Perspectives pour l’avenir

L’Union Européenne a réaffirmé son engagement en faveur de la mobilité électrique avec l’adoption en 2021 du paquet « Fit for 55 ». Ce programme ambitieux vise à réduire les émissions de gaz à effet de serre de 55% d’ici 2030 par rapport aux niveaux de 1990. Dans ce cadre, la Commission européenne a proposé l’interdiction de la vente de véhicules thermiques neufs à partir de 2035.

Cette proposition, si elle est adoptée, marquera un tournant décisif pour l’industrie automobile européenne. Elle nécessitera des investissements massifs dans le développement de nouvelles technologies, la reconversion des usines et la formation des travailleurs.

En parallèle, l’Europe cherche à développer sa propre industrie de batteries, considérée comme stratégique. Plusieurs « gigafactories » sont en cours de construction ou de planification sur le continent, avec l’objectif de réduire la dépendance vis-à-vis des fournisseurs asiatiques et de créer une filière européenne compétitive.

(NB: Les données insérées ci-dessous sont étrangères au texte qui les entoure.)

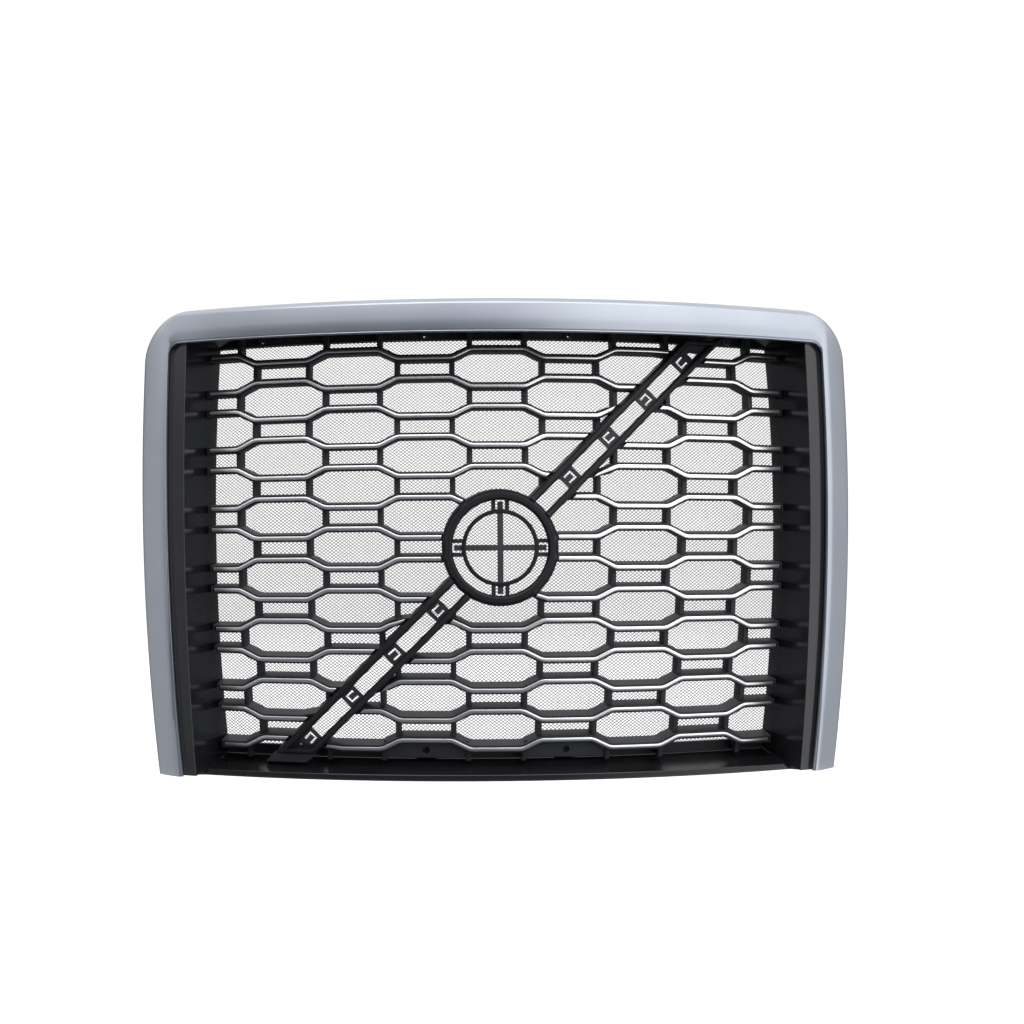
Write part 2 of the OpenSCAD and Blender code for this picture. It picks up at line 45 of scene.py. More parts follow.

L’évolution des politiques européennes en faveur des véhicules électriques a donc profondément transformé le paysage automobile du continent. D’un marché de niche il y a une décennie, les véhicules électriques sont devenus un élément central de la stratégie des constructeurs et des politiques de mobilité. Cette transition, loin d’être achevée, devrait s’accélérer dans les années à venir, redessinant en profondeur l’industrie automobile européenne et nos modes de déplacement.